### DATA SHOWN
☆ ☆ ☆ ☆ ☆

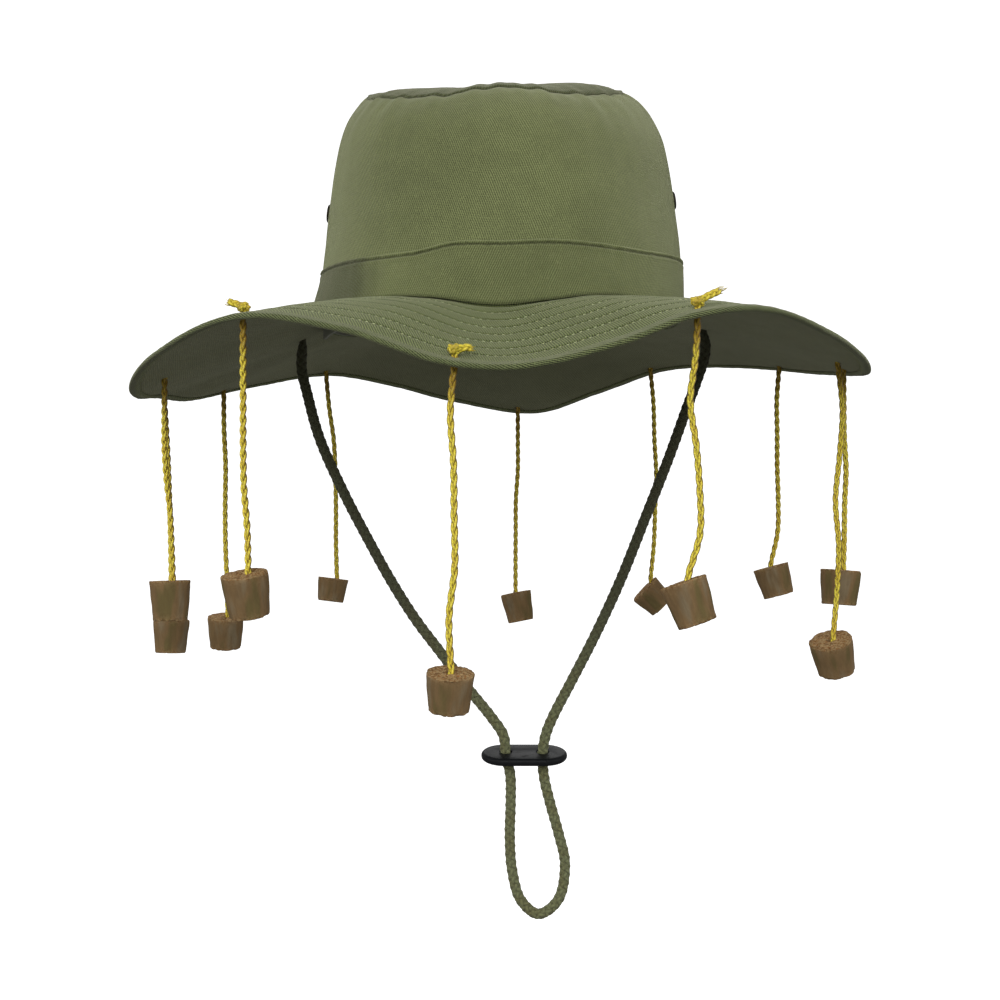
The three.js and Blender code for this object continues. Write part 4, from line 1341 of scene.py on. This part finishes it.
class HAT_OT_crown_side(bpy.types.Operator):
    """Sews the crown's wall, soft and slightly creased, puckered under the tip seam"""

    bl_idname = "hat.crown_side"
    bl_label = "Crown side"

    around = 340
    rows = 62
    vent_radius = 2.4 * MM
    plain_foot = 24 * MM
    broad_dent = 0.9 * MM
    small_dent = 0.3 * MM
    pucker = 0.5 * MM
    seam_pull = 0.5 * MM

    def execute(self, context):
        shape, sizes, colours = hat_of(context)
        at = bearings(self.around)
        grid = shape.crown_point(at[:, None], np.linspace(0, 1, self.rows)[None] ** 0.92)
        along = np.roll(grid[:-1], -1, axis=0) - np.roll(grid[:-1], 1, axis=0)
        normals = unit(np.cross(along, np.gradient(grid[:-1], axis=1)))
        normals = np.concatenate((normals, normals[:1]))
        above = grid[..., 2]
        below_seam = shape.tip_seam_height(at)[:, None] - above
        free = ease((above - self.plain_foot) / (16 * MM)) * ease(below_seam / (8 * MM))
        vents = [(low + high) / 2 for low, high in map(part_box, VENTS)]
        for vent in vents:
            free = free * ease(np.linalg.norm(grid - np.array(vent), axis=-1) / (24 * MM))
        dents = self.broad_dent * soft_noise(grid, 48 * MM, 1)
        dents += self.small_dent * soft_noise(grid, 17 * MM, 2)
        puckers = self.pucker * soft_noise(grid, (6 * MM, 6 * MM, 40 * MM), 3)
        puckers *= np.exp(-below_seam / (9 * MM)) * ease(below_seam / (1.5 * MM))
        seam = self.seam_pull * (1 - ease(below_seam / (2.2 * MM)))
        outer = grid + normals * (free * dents + puckers - seam)[..., None]
        inner = outer - normals * sizes.crown_wall
        inner[:, 0, 2] = outer[:, 0, 2]
        inset = grid[self.around // 2, :, 1] / grid[self.around // 2, 0, 1]
        coords = wrap_coords(at, run_along(grid), shape.crown_round * inset)
        piece = sheet_piece("crown_side_cloth", outer, inner, coords)
        punch_holes(piece, vents, self.vent_radius, (0, math.pi / 2, 0))
        # Patches of painted shade on the crown.
        painted_shade_patches = [
            (shape.beside_crown(-25.0, 60 * MM, 0), 0, 55 * MM, 0.2),
            (shape.beside_crown(-48.0, 52 * MM, 0), 0, 30 * MM, 0.06),
            (shape.beside_crown(26.0, 30 * MM, 0), 0, 18 * MM, 0.14),
        ]
        material = twill_material("crown twill", colours.twill, (1, 0.42), 1.25, painted_shade_patches=painted_shade_patches)
        finish_piece(piece, "twill", material, "crown_side")
        return {"FINISHED"}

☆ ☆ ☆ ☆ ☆

### WHAT THIS TASK INVOLVES
Quote each line of the data above exactly as written.

### CORRECT ANSWER
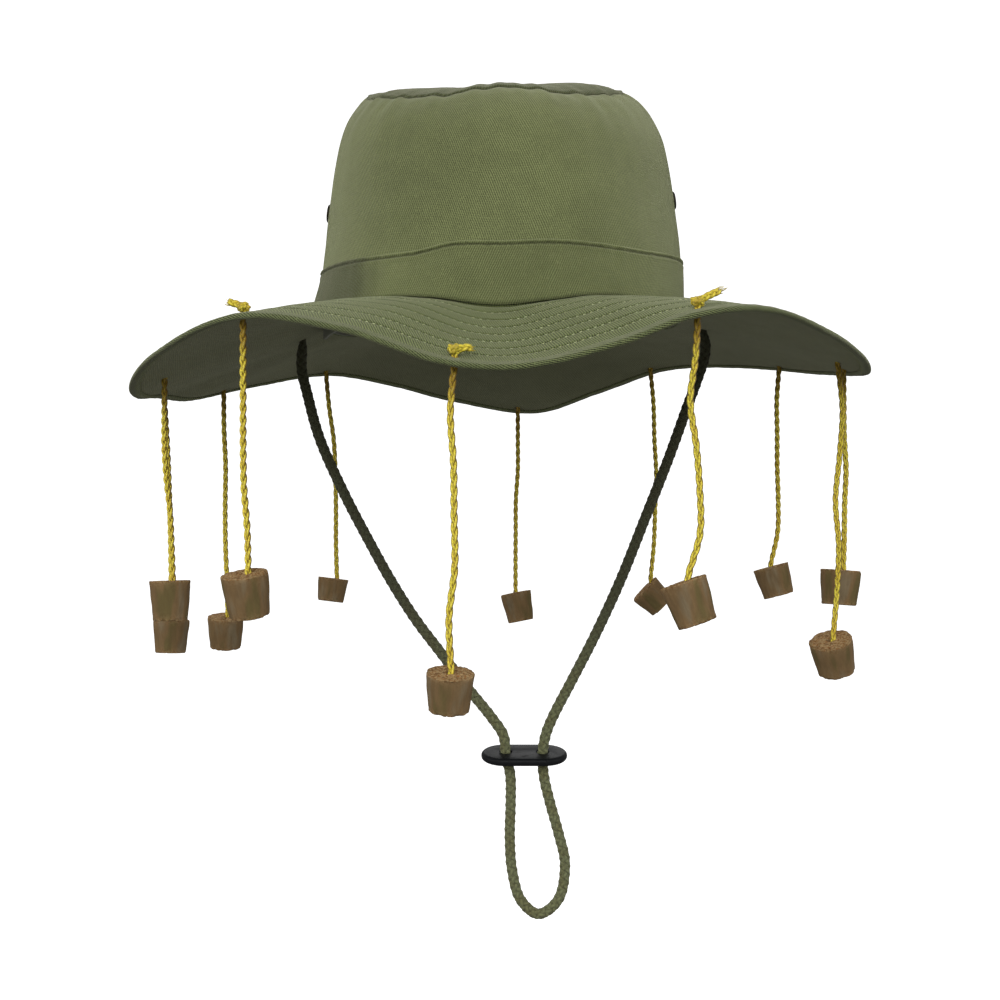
The three.js and Blender code for this object continues. Write part 4, from line 1341 of scene.py on. This part finishes it.
class HAT_OT_crown_side(bpy.types.Operator):
    """Sews the crown's wall, soft and slightly creased, puckered under the tip seam"""

    bl_idname = "hat.crown_side"
    bl_label = "Crown side"

    around = 340
    rows = 62
    vent_radius = 2.4 * MM
    plain_foot = 24 * MM
    broad_dent = 0.9 * MM
    small_dent = 0.3 * MM
    pucker = 0.5 * MM
    seam_pull = 0.5 * MM

    def execute(self, context):
        shape, sizes, colours = hat_of(context)
        at = bearings(self.around)
        grid = shape.crown_point(at[:, None], np.linspace(0, 1, self.rows)[None] ** 0.92)
        along = np.roll(grid[:-1], -1, axis=0) - np.roll(grid[:-1], 1, axis=0)
        normals = unit(np.cross(along, np.gradient(grid[:-1], axis=1)))
        normals = np.concatenate((normals, normals[:1]))
        above = grid[..., 2]
        below_seam = shape.tip_seam_height(at)[:, None] - above
        free = ease((above - self.plain_foot) / (16 * MM)) * ease(below_seam / (8 * MM))
        vents = [(low + high) / 2 for low, high in map(part_box, VENTS)]
        for vent in vents:
            free = free * ease(np.linalg.norm(grid - np.array(vent), axis=-1) / (24 * MM))
        dents = self.broad_dent * soft_noise(grid, 48 * MM, 1)
        dents += self.small_dent * soft_noise(grid, 17 * MM, 2)
        puckers = self.pucker * soft_noise(grid, (6 * MM, 6 * MM, 40 * MM), 3)
        puckers *= np.exp(-below_seam / (9 * MM)) * ease(below_seam / (1.5 * MM))
        seam = self.seam_pull * (1 - ease(below_seam / (2.2 * MM)))
        outer = grid + normals * (free * dents + puckers - seam)[..., None]
        inner = outer - normals * sizes.crown_wall
        inner[:, 0, 2] = outer[:, 0, 2]
        inset = grid[self.around // 2, :, 1] / grid[self.around // 2, 0, 1]
        coords = wrap_coords(at, run_along(grid), shape.crown_round * inset)
        piece = sheet_piece("crown_side_cloth", outer, inner, coords)
        punch_holes(piece, vents, self.vent_radius, (0, math.pi / 2, 0))
        # Patches of painted shade on the crown.
        painted_shade_patches = [
            (shape.beside_crown(-25.0, 60 * MM, 0), 0, 55 * MM, 0.2),
            (shape.beside_crown(-48.0, 52 * MM, 0), 0, 30 * MM, 0.06),
            (shape.beside_crown(26.0, 30 * MM, 0), 0, 18 * MM, 0.14),
        ]
        material = twill_material("crown twill", colours.twill, (1, 0.42), 1.25, painted_shade_patches=painted_shade_patches)
        finish_piece(piece, "twill", material, "crown_side")
        return {"FINISHED"}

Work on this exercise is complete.